JSON records of objects:

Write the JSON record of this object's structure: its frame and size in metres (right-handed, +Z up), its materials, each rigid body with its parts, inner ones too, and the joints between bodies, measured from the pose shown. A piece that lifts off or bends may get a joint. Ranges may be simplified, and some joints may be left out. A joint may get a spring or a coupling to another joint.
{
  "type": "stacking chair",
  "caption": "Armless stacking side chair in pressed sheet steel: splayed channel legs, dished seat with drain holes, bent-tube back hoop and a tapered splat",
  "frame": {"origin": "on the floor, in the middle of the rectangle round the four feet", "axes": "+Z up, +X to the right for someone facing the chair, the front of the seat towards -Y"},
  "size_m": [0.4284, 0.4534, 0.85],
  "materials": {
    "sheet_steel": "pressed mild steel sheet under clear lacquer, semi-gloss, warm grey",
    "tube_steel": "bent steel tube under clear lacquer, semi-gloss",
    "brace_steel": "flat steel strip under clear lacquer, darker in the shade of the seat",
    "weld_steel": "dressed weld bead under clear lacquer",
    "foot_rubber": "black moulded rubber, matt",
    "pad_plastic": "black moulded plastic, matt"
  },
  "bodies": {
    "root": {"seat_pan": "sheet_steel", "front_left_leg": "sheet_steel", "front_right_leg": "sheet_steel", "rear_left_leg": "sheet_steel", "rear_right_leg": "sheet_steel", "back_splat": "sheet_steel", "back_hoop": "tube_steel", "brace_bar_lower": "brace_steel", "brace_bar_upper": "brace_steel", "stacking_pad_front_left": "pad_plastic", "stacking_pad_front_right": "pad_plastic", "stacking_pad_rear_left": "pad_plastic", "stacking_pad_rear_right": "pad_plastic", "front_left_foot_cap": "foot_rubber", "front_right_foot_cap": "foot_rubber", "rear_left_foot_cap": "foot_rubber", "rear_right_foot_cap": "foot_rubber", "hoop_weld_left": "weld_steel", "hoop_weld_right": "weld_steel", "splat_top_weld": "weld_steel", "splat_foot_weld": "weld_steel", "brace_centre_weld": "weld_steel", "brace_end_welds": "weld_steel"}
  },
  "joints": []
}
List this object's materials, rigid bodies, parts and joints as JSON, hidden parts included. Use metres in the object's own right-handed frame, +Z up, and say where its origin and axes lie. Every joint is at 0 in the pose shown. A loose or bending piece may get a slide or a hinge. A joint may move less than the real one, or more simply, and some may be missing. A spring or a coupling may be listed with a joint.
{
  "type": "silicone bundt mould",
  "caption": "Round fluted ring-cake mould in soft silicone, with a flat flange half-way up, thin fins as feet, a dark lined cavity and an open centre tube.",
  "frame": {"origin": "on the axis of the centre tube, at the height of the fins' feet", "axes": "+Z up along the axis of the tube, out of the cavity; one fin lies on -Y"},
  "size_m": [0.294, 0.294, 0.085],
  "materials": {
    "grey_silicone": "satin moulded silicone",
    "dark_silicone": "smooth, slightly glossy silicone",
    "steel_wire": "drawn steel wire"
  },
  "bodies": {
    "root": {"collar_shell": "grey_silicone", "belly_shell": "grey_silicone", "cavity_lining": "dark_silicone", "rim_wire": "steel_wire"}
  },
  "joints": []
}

What is asked:
Return each line of the data exactly as written above.

Expected answer:
Write the JSON record of this object's structure: its frame and size in metres (right-handed, +Z up), its materials, each rigid body with its parts, inner ones too, and the joints between bodies, measured from the pose shown. A piece that lifts off or bends may get a joint. Ranges may be simplified, and some joints may be left out. A joint may get a spring or a coupling to another joint.
{
  "type": "stacking chair",
  "caption": "Armless stacking side chair in pressed sheet steel: splayed channel legs, dished seat with drain holes, bent-tube back hoop and a tapered splat",
  "frame": {"origin": "on the floor, in the middle of the rectangle round the four feet", "axes": "+Z up, +X to the right for someone facing the chair, the front of the seat towards -Y"},
  "size_m": [0.4284, 0.4534, 0.85],
  "materials": {
    "sheet_steel": "pressed mild steel sheet under clear lacquer, semi-gloss, warm grey",
    "tube_steel": "bent steel tube under clear lacquer, semi-gloss",
    "brace_steel": "flat steel strip under clear lacquer, darker in the shade of the seat",
    "weld_steel": "dressed weld bead under clear lacquer",
    "foot_rubber": "black moulded rubber, matt",
    "pad_plastic": "black moulded plastic, matt"
  },
  "bodies": {
    "root": {"seat_pan": "sheet_steel", "front_left_leg": "sheet_steel", "front_right_leg": "sheet_steel", "rear_left_leg": "sheet_steel", "rear_right_leg": "sheet_steel", "back_splat": "sheet_steel", "back_hoop": "tube_steel", "brace_bar_lower": "brace_steel", "brace_bar_upper": "brace_steel", "stacking_pad_front_left": "pad_plastic", "stacking_pad_front_right": "pad_plastic", "stacking_pad_rear_left": "pad_plastic", "stacking_pad_rear_right": "pad_plastic", "front_left_foot_cap": "foot_rubber", "front_right_foot_cap": "foot_rubber", "rear_left_foot_cap": "foot_rubber", "rear_right_foot_cap": "foot_rubber", "hoop_weld_left": "weld_steel", "hoop_weld_right": "weld_steel", "splat_top_weld": "weld_steel", "splat_foot_weld": "weld_steel", "brace_centre_weld": "weld_steel", "brace_end_welds": "weld_steel"}
  },
  "joints": []
}
List this object's materials, rigid bodies, parts and joints as JSON, hidden parts included. Use metres in the object's own right-handed frame, +Z up, and say where its origin and axes lie. Every joint is at 0 in the pose shown. A loose or bending piece may get a slide or a hinge. A joint may move less than the real one, or more simply, and some may be missing. A spring or a coupling may be listed with a joint.
{
  "type": "silicone bundt mould",
  "caption": "Round fluted ring-cake mould in soft silicone, with a flat flange half-way up, thin fins as feet, a dark lined cavity and an open centre tube.",
  "frame": {"origin": "on the axis of the centre tube, at the height of the fins' feet", "axes": "+Z up along the axis of the tube, out of the cavity; one fin lies on -Y"},
  "size_m": [0.294, 0.294, 0.085],
  "materials": {
    "grey_silicone": "satin moulded silicone",
    "dark_silicone": "smooth, slightly glossy silicone",
    "steel_wire": "drawn steel wire"
  },
  "bodies": {
    "root": {"collar_shell": "grey_silicone", "belly_shell": "grey_silicone", "cavity_lining": "dark_silicone", "rim_wire": "steel_wire"}
  },
  "joints": []
}